A few months later, I left the animation program because a bachelor’s degree would have been a waste of time and money. Instead, I took the web design skills I’d taught myself and moved on to a better career.
Taco Bell was the last fast-food place I worked, and it almost killed me. I was a 30-year-old in a 50-year-old body, and my mind was so damaged I would never be the same again.
I did go on to do big things, working my way into a job making $125,000 a year and even starting a web design business with my best friend in Boston, all while holding down that six-figure job.

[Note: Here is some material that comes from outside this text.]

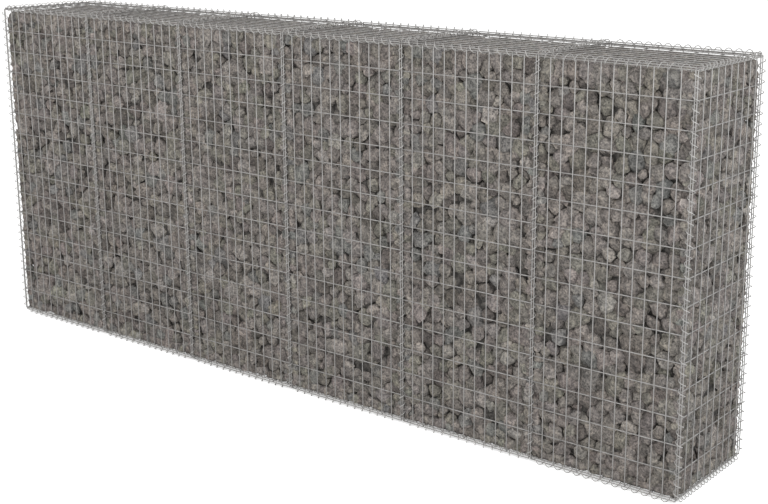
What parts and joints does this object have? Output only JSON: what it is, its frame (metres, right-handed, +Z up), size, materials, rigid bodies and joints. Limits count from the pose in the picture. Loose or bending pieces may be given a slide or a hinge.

Then one day I lost everything.
But that is another story.
There is a Lesson Here Somewhere
Even though, for most of my life, it felt like I lived without any control over anything, I took the circumstances I’d been given and made the best of them. Yeah, life handed me the shitty end of the stick often, but I made the decision to keep going forward and never give up.
Contrary to what I’ve written, there were good times in my life. I’ve been a husband twice, and a father five times. I’ve lived all over the United States and ended up halfway around the world living my best life in the Philippines after losing everything and heading into a death spiral. I’ve worked for peanuts and six figures.
Even with the mental illness thrown on top of everything else, I‘ve had moments of extreme bliss and happiness. I’ve grown into a person who knows the importance of family and how to love.
Even if my life has been one big shit sandwich, I found fulfillment.
Keep going. Never give up. Cherish to good times.
I did, even when work was sucking the life from me.